I’m constantly baffled that so many people view exercise as a kind of torture. There are quite a lot of people (and I’m one) who actually enjoy exercise. Nor do I comprehend this idea that letting yourself go is somehow the path to happiness. In fact, the precise opposite is the case. Exercise boosts the body’s ‘happiness chemicals‘. It also boosts sex drive and helps maintain capability. According to a survey released this week, almost half of men in England are dissatisfied with their sex lives. If they and their partners (those that have them) were to exercise a little more, they’d find it did wonders for their sex lives and their relationships. Not many men realise that a paunch is actually a kind of anti-sex factory, converting the ‘male’ hormone testosterone into the ‘female’ hormone oestrogen. I give full details of all this in my book Have Great Sex, but the main things to keep in mind are that you need to exercise vigorously for at least 20 minutes three times a week, and that you need to keep your Body Mass Index (BMI) under 24.

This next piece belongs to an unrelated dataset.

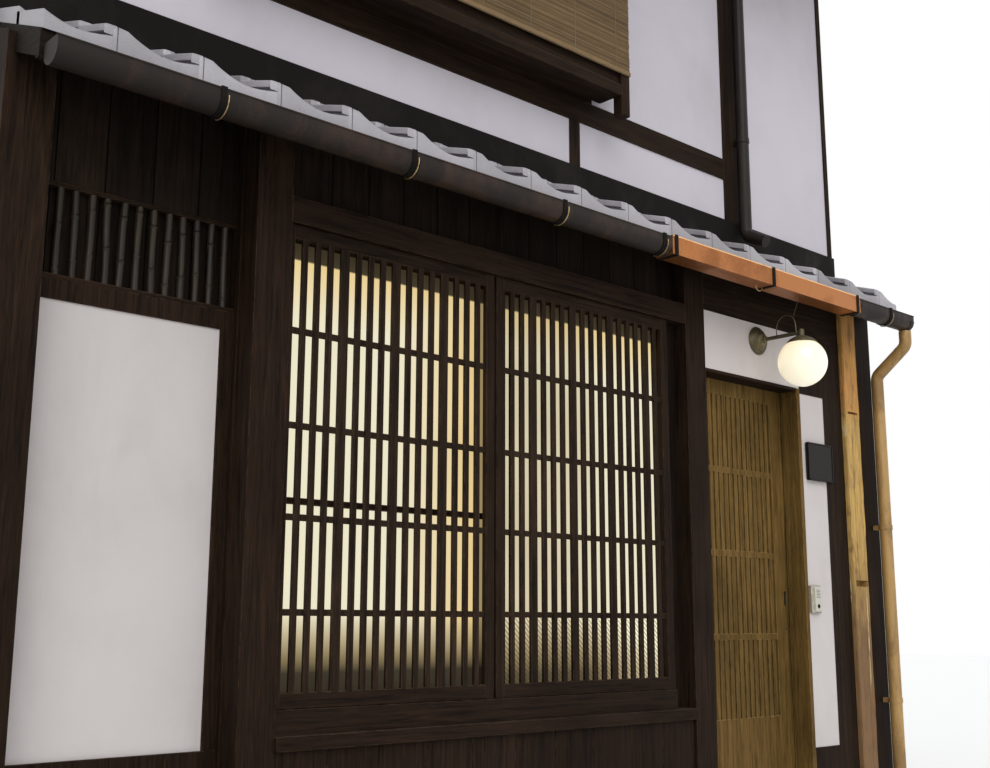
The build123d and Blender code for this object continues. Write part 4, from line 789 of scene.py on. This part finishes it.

Oh, and in my opinion tracksuit bottoms are about the most sexless garment ever invented. What garment is the biggest turn-off for you? Share your thoughts by clicking on Comments.


Holotropic Breathwork

My friend Guy James the singer/songwriter has been writing about his experience of holotropic breathwork. I haven’t tried it myself but given Guy’s very genuine enthusiasm I’m giving the link to his online article. Click on http://www.grof-holotropic-breathwork.net/group/gbd2011english and you’ll find it about half way down the online page. It’s very interesting in all sorts of ways and if you’re in pursuit of happiness it’s something you might like to consider. As I say, I haven’t tried it myself and I certainly don’t accept some of the claims made about it but it helps some people and it might help you. And if you’d like to hear Guy’s music it’s on: www.guyjames.com

Happiness Is The European Union

Living here in Spain I’m part of the European dream which, sadly, seems in danger of falling apart. Almost everyone sees the European Union in economic terms. They only ask: Does it make me richer or does it make me poorer? Personally, I don’t give a damn for the economics. I care about being happy and the European Union makes me happy.

I was brought up in Southend-on-Sea, Essex, England. If I had to stay there I’d be very unhappy. But because of the European Union I can live just about anywhere I choose from the Arctic to the Mediterranean and from the Atlantic to the Black Sea. I can snowboard in the Alps and I can swim in the Aegean. Right now I’m living in Spain, with the Med half an hour away and the winter resorts of the Pyrenees two hours away. Maybe next year I’ll live in France. Who knows? I have the right. It’s the most fantastic thing.

As far as I’m concerned, the right to choose where you live is fundamental. If you don’t have that then you don’t have the right to choose your own lifestyle. And if you can’t choose your lifestyle you can’t be yourself and you can’t be happy.

Don’t let the dream die.

Happiness In The Face Of Criticism

This morning I was checking my books on Amazon and noticed that How To Be Happier was by far the most reviewed, with 28 entries. So that has to tell me something. Most of the reviews were favourable, some of them extremely so, but I also seem to have reduced a couple of people to a state of near apoplexy. Far from being happier they were utterly enraged. And it’s quite instructive to look at why.

One criticism was that my book contained much the same advice as other books on happiness. Now, few people could be buying more ‘how to’ books than me. I have books on how to ski, snowboard, climb, ride, surf, dive, sail, have sex (two shelves) and all kinds of other things. And you know what? All the books on, say, snowboarding, give me the same advice. So far, not one of the books has suggested I should strap the board to my head rather than my feet. I find it reassuring that all the experts are agreed on that point.